◆ **Provided data**:

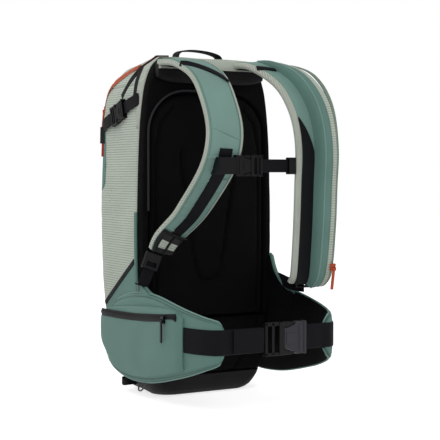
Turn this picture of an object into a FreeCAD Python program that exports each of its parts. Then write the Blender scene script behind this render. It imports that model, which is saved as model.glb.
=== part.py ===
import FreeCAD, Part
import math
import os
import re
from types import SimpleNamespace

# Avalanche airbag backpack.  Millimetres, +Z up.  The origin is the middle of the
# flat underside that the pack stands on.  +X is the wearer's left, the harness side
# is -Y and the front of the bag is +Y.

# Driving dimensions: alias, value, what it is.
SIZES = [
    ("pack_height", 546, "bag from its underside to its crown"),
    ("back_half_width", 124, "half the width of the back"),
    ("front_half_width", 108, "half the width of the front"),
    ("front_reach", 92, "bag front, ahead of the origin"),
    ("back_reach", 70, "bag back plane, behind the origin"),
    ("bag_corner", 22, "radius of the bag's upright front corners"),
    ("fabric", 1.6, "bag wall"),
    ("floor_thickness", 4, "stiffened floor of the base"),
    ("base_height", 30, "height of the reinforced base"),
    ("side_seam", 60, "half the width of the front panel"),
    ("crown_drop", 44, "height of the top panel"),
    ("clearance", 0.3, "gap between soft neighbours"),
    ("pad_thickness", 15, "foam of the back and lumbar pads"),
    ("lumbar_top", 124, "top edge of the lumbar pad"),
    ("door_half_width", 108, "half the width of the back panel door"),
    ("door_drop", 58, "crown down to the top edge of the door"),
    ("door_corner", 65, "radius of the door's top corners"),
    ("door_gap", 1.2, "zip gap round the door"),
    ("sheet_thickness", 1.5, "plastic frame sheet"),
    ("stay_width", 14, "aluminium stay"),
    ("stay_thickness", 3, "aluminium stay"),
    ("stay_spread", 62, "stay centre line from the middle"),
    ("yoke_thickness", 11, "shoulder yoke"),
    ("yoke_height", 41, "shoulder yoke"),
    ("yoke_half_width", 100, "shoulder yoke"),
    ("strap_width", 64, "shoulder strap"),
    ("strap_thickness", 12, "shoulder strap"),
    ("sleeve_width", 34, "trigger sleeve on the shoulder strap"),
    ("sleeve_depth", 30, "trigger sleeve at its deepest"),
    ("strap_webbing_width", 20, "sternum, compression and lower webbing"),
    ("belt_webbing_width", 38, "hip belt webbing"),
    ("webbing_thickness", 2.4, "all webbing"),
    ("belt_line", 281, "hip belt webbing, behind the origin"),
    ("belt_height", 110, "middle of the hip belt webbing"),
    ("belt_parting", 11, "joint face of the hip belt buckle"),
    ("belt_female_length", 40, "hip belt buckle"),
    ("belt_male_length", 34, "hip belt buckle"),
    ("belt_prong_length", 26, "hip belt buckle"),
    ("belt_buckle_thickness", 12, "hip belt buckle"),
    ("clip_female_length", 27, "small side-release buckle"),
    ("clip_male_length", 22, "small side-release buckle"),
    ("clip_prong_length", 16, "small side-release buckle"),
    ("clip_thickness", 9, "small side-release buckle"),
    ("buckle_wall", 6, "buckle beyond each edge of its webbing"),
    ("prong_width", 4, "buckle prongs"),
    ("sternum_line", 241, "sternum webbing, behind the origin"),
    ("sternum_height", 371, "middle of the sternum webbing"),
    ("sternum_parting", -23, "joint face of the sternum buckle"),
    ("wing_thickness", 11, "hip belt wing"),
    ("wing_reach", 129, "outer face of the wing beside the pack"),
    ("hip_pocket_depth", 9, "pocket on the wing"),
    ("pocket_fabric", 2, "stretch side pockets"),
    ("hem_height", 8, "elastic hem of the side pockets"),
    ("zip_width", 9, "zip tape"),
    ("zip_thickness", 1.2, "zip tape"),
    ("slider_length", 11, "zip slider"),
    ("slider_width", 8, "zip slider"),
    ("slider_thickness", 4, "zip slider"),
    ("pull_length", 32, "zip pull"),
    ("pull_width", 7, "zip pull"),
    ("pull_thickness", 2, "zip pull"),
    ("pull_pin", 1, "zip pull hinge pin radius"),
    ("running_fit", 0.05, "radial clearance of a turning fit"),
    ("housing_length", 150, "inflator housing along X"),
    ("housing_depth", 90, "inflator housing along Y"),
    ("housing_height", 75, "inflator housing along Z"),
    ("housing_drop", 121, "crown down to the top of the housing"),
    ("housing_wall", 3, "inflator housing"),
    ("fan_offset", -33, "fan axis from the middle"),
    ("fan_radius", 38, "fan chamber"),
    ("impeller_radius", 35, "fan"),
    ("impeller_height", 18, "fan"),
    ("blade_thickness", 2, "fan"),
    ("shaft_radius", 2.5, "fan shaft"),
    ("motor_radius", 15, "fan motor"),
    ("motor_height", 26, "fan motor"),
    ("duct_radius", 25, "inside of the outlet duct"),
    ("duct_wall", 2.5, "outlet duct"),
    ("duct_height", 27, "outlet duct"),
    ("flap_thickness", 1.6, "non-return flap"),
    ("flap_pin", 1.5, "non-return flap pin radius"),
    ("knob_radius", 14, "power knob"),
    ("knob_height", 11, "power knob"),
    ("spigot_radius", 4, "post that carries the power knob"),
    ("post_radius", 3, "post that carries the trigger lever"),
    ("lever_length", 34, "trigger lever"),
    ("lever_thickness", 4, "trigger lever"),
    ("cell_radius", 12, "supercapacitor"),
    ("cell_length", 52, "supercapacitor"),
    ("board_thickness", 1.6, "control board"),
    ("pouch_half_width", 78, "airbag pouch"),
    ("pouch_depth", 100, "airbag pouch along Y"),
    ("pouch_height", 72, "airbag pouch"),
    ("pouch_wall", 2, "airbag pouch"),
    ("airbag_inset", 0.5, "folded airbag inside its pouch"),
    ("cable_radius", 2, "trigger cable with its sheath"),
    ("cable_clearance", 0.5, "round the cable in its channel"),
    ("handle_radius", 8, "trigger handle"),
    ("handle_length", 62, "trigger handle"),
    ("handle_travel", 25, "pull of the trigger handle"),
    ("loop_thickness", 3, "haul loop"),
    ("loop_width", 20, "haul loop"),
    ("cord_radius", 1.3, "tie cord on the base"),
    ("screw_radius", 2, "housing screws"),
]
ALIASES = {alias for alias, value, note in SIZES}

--

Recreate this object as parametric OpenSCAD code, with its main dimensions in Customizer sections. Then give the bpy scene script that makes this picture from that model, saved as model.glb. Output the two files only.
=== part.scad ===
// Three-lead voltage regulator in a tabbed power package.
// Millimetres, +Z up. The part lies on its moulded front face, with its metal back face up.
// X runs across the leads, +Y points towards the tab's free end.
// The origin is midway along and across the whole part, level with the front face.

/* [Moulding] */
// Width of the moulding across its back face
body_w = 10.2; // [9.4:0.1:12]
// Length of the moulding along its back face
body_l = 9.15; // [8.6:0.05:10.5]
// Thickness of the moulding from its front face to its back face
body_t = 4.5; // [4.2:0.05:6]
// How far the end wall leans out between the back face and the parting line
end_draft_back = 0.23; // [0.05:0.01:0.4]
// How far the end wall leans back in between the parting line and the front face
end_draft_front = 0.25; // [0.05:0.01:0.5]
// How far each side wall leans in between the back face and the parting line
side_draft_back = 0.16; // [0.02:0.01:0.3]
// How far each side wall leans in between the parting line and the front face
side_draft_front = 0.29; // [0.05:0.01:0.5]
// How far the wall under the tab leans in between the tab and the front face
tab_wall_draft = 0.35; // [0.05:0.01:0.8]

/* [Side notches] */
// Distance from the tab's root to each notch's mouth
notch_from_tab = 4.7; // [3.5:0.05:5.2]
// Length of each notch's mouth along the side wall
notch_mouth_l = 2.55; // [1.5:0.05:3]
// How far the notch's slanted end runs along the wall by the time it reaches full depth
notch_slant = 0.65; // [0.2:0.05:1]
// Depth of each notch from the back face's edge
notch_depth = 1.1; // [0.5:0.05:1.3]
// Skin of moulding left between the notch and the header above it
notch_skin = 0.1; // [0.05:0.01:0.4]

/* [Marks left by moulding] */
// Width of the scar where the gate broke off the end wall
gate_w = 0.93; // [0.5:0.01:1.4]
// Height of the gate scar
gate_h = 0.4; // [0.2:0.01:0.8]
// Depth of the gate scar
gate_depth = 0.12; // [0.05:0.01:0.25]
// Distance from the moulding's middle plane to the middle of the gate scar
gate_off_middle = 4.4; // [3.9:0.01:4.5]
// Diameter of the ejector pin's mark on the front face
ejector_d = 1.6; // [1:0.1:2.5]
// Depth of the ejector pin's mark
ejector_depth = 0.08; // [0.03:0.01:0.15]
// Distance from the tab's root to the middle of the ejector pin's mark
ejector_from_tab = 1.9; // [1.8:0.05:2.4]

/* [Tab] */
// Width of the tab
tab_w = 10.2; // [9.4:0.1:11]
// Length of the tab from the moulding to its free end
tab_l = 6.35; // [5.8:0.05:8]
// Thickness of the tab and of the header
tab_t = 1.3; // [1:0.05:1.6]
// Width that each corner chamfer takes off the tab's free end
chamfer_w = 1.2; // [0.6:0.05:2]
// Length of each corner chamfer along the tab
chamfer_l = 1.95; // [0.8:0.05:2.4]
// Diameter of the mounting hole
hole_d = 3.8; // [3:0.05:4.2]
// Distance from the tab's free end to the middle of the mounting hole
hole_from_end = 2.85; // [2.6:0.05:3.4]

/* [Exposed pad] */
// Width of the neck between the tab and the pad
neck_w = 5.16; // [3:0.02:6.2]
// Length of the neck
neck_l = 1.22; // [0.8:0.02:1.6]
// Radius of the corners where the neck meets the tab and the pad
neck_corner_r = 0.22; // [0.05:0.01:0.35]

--

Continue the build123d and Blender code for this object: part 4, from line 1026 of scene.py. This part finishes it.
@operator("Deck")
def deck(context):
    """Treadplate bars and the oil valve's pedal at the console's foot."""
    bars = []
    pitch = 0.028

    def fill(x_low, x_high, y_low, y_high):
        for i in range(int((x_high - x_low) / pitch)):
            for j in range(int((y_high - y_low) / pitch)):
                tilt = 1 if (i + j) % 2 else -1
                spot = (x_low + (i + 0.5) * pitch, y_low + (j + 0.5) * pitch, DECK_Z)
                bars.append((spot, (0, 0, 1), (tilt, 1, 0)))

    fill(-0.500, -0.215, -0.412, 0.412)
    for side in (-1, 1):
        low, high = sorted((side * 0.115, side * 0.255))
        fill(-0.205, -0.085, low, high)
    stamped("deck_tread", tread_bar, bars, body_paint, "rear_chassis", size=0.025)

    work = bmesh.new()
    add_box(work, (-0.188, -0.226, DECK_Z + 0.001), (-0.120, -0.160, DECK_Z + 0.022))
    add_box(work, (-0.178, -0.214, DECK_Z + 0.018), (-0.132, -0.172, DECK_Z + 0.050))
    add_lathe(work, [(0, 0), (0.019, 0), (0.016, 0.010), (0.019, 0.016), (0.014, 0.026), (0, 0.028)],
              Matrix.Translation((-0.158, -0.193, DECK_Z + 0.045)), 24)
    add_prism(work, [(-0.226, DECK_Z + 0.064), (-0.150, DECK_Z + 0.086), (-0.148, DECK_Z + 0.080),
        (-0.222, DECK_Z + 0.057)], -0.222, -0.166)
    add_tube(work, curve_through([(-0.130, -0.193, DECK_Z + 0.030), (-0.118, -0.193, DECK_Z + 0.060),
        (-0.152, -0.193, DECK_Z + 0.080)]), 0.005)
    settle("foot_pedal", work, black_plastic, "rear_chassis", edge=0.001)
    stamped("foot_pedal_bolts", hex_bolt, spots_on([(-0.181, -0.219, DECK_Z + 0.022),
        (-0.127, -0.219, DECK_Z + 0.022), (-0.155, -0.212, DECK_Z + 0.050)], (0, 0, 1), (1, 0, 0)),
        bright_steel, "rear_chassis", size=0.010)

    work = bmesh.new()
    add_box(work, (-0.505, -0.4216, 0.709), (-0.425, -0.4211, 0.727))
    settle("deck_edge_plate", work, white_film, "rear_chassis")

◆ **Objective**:
Quote the data above from the line containing "Turn this picture" to the line containing "# is -Y and the front of the bag is +Y.", inclusive, and stop.

◆ **Written reply**:
Turn this picture of an object into a FreeCAD Python program that exports each of its parts. Then write the Blender scene script behind this render. It imports that model, which is saved as model.glb.
=== part.py ===
import FreeCAD, Part
import math
import os
import re
from types import SimpleNamespace

# Avalanche airbag backpack.  Millimetres, +Z up.  The origin is the middle of the
# flat underside that the pack stands on.  +X is the wearer's left, the harness side
# is -Y and the front of the bag is +Y.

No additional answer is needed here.